概要
『孟子』は、孔子の後継者として名高い孟子(もうし)によって説かれた儒教の経典です。
彼は人間は本来善であるという「性善説」を提唱し、個人の内面的な向上が国家の安定や社会の和合に直結すると説きました。
『孟子』は、その対話形式を多く取り入れ、政治や倫理、日常生活における道徳の根本原理を論じることで、古代中国のみならず、後世にわたって大きな影響を及ぼしました。
歴史的背景
『孟子』は、戦国時代の混乱期に成立しました。多くの国々が覇権を争い、暴政や内乱が頻発する中で、人々は安定した国家運営と道徳的な指導者を求めていました。
そんな時代背景の中、孟子は「仁義」を軸に、民衆を守るための政治や道徳のあり方を説きました。
彼の思想は、ただ単に理想論として終わることなく、実践的かつ現実社会の問題について、当時の政治家や知識人に大きな示唆を与えたのです。
これにより、孟子は儒教の教えを体系化し、後の正統な儒教経典として位置づけられるようになりました。
文化的背景
古代中国の文化は、家族や共同体、そして先祖への敬意という価値観が根付いていました。
こうした社会環境の中で、儒教は自己修養や他者への思いやりを通じた内面的成長を強調していました。
孟子は、個人の心を磨くことが社会全体の調和や平和の礎になると考え、道徳教育の重要性を説きました。
彼の教えは、単なる理論にとどまらず、日々の生活のあらゆる局面で意思決定や行動の指標となるものであり、現代のリーダーシップや倫理教育の基本原則としても支持されています。
主な登場人物
・孟子
・孟子の対話に応じた各地の政治家や臣下、そして彼の教えを学んだ弟子たち
著書の内容
『孟子』は、孟子自身の思想や政治哲学、そして道徳論が雑文的に収録された経典です。内容は多岐にわたり、以下のような観点で詳しく掘り下げられています。
孟子は、人は生まれながらにして善の心を持っていると主張します。
たとえば、人が他者の苦しみに心を痛めることや、互いに助け合おうとする情け深い感情は、内在する本来の性善の証とされます。
孟子は、環境や教育によってこれらの本質が十分に発揮されなければ、混乱や悪行に走ると考え、個々の内面を如何に磨くかが社会全体の幸福につながると説きました。
すなわち、自己修養を通じた道徳的成長こそが、理想的な生き方の鍵であるという点が強調されています。

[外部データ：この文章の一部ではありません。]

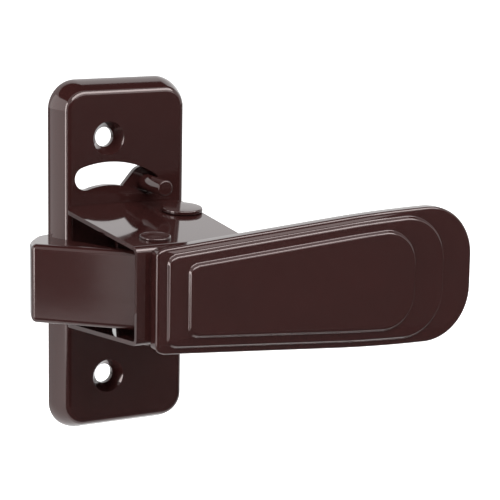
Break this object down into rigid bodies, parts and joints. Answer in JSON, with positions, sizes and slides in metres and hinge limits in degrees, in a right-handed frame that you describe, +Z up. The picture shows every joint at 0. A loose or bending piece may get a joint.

孟子の政治思想は、民衆を愛し、人民の幸福を第一に考える「仁政」に基づいています。
彼は、君主は民の信頼と支持を得るために、徳を備えた統治を行うべきだと説き、もしそうすれば国も安定するという立場を取りました。
仁義に基づいた政治だけが長期的な国家の平和と繁栄を保証するという彼の考えは、当時の暴政や専制政治に対する批判として強く響き、後の儒教政治思想の基礎となりました。
『孟子』は、個人の内面的修養が家庭、地域、国家へと広がっていくプロセスを具体例とともに示しています。
孟子は、まず自らの心を正し、道徳を磨くことで、自然と家族内の秩序が保たれ、その上で地域社会や国家へと良い影響が広がると考えました。
また、対話や説教を通じて、現実の社会問題に対し、どのように倫理的な判断を下すか、また公共の福祉を追求するかという具体的方法が語られています。
実際、孟子の教えは、現代のリーダーシップ論や組織論、さらには個人の自己啓発の指針としても多くの示唆を与える内容です
まとめ
『孟子』は、儒教の中で極めて重要な位置を占める経典です。
孟子が提唱する「性善説」や「仁政」の理念は、人間の内面に宿る善の可能性を引き出し、個人の修養と国家統治の両輪が社会の安定と平和を実現するという普遍的なメッセージを伝えています。
歴史的な混乱期において、民衆を救うための具体的かつ実践的な政治哲学として展開されたその内容は、現代においてもリーダーシップの在り方や道徳教育の根幹として再評価され続けています。